_TASK DESCRIPTION_.
Copy the full set of lines exactly as given.

CAD and scene scripts
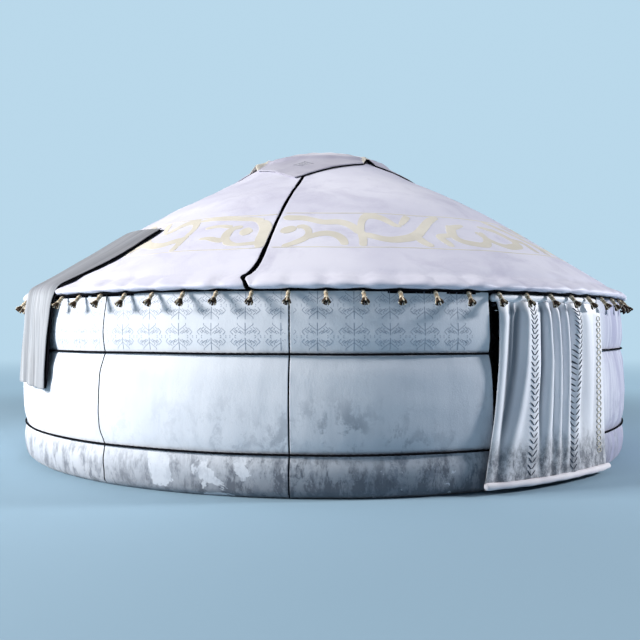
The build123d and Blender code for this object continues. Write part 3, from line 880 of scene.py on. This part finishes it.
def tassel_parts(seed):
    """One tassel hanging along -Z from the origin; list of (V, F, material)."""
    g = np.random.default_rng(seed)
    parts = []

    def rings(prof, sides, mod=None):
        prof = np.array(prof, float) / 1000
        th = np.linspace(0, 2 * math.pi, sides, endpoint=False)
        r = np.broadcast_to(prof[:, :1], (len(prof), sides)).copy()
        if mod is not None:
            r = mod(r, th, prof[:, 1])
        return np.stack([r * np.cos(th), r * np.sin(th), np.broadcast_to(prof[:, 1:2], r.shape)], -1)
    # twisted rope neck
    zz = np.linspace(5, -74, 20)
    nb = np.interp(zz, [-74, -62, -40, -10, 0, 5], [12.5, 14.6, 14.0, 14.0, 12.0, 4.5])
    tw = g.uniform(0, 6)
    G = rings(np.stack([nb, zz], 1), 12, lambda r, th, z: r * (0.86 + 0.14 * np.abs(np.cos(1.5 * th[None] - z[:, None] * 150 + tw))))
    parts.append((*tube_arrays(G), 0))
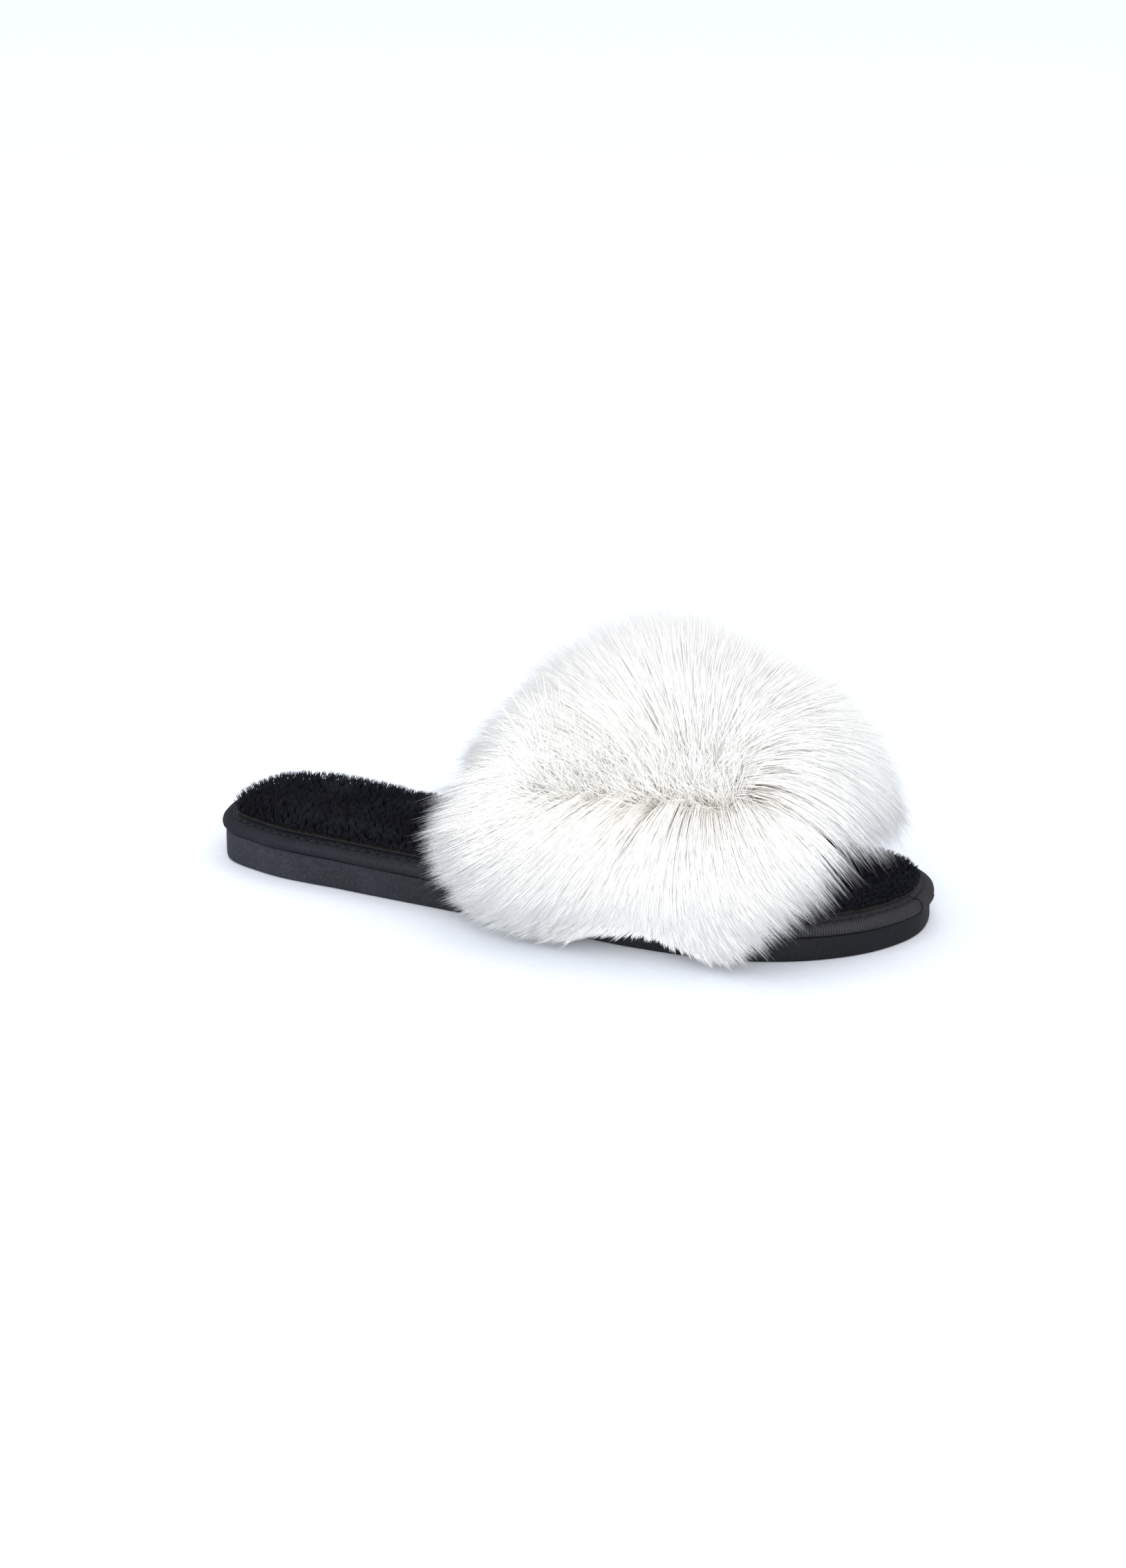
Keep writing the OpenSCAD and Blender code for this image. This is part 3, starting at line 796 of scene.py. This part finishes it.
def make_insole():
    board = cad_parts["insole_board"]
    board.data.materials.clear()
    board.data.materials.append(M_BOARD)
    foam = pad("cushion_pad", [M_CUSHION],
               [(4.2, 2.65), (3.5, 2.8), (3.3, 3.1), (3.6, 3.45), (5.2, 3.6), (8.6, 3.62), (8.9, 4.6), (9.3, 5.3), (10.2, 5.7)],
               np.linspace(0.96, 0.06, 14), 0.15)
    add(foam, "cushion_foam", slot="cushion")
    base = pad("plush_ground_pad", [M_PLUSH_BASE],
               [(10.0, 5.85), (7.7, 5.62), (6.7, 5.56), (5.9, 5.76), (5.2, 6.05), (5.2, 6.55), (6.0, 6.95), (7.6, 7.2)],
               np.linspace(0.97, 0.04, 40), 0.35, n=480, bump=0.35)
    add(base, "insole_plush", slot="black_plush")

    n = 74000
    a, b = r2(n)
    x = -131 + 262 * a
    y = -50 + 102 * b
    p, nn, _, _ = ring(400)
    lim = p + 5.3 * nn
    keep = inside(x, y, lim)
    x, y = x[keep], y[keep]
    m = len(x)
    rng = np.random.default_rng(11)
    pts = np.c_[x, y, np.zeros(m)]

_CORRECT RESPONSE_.
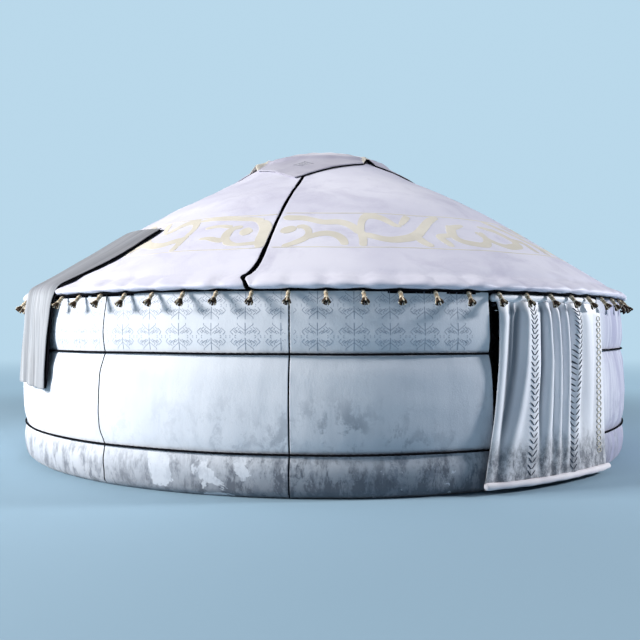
The build123d and Blender code for this object continues. Write part 3, from line 880 of scene.py on. This part finishes it.
def tassel_parts(seed):
    """One tassel hanging along -Z from the origin; list of (V, F, material)."""
    g = np.random.default_rng(seed)
    parts = []

    def rings(prof, sides, mod=None):
        prof = np.array(prof, float) / 1000
        th = np.linspace(0, 2 * math.pi, sides, endpoint=False)
        r = np.broadcast_to(prof[:, :1], (len(prof), sides)).copy()
        if mod is not None:
            r = mod(r, th, prof[:, 1])
        return np.stack([r * np.cos(th), r * np.sin(th), np.broadcast_to(prof[:, 1:2], r.shape)], -1)
    # twisted rope neck
    zz = np.linspace(5, -74, 20)
    nb = np.interp(zz, [-74, -62, -40, -10, 0, 5], [12.5, 14.6, 14.0, 14.0, 12.0, 4.5])
    tw = g.uniform(0, 6)
    G = rings(np.stack([nb, zz], 1), 12, lambda r, th, z: r * (0.86 + 0.14 * np.abs(np.cos(1.5 * th[None] - z[:, None] * 150 + tw))))
    parts.append((*tube_arrays(G), 0))
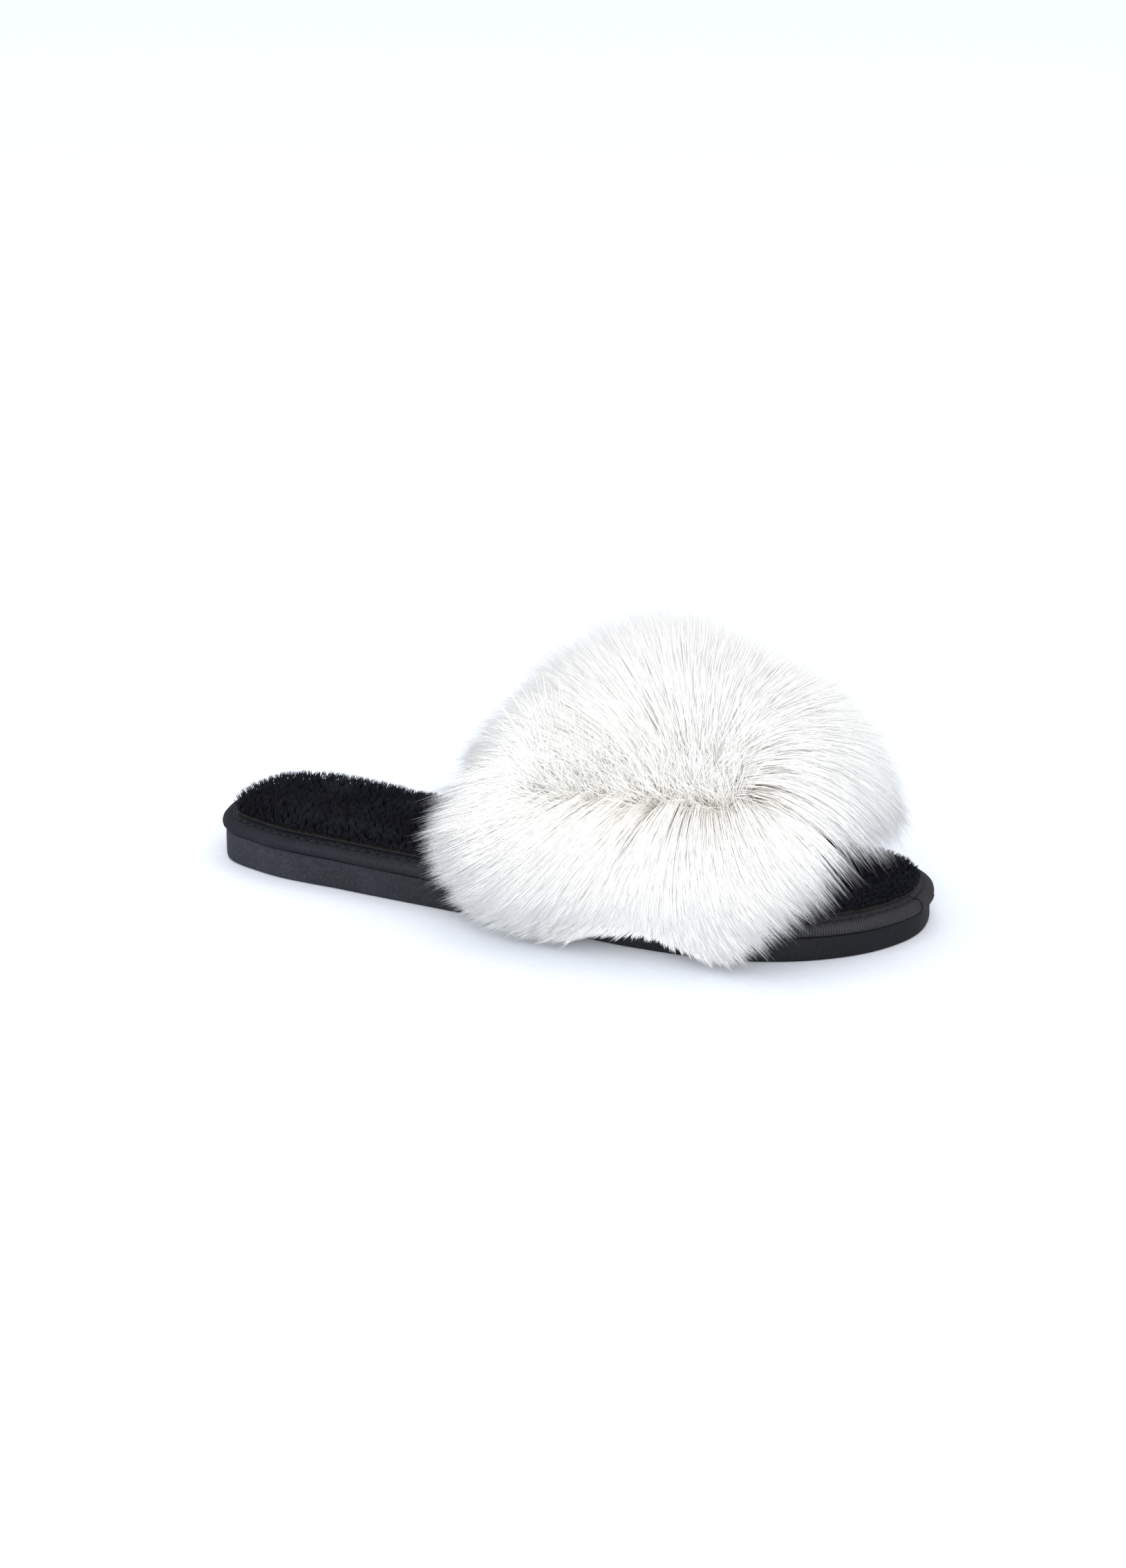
Keep writing the OpenSCAD and Blender code for this image. This is part 3, starting at line 796 of scene.py. This part finishes it.
def make_insole():
    board = cad_parts["insole_board"]
    board.data.materials.clear()
    board.data.materials.append(M_BOARD)
    foam = pad("cushion_pad", [M_CUSHION],
               [(4.2, 2.65), (3.5, 2.8), (3.3, 3.1), (3.6, 3.45), (5.2, 3.6), (8.6, 3.62), (8.9, 4.6), (9.3, 5.3), (10.2, 5.7)],
               np.linspace(0.96, 0.06, 14), 0.15)
    add(foam, "cushion_foam", slot="cushion")
    base = pad("plush_ground_pad", [M_PLUSH_BASE],
               [(10.0, 5.85), (7.7, 5.62), (6.7, 5.56), (5.9, 5.76), (5.2, 6.05), (5.2, 6.55), (6.0, 6.95), (7.6, 7.2)],
               np.linspace(0.97, 0.04, 40), 0.35, n=480, bump=0.35)
    add(base, "insole_plush", slot="black_plush")

    n = 74000
    a, b = r2(n)
    x = -131 + 262 * a
    y = -50 + 102 * b
    p, nn, _, _ = ring(400)
    lim = p + 5.3 * nn
    keep = inside(x, y, lim)
    x, y = x[keep], y[keep]
    m = len(x)
    rng = np.random.default_rng(11)
    pts = np.c_[x, y, np.zeros(m)]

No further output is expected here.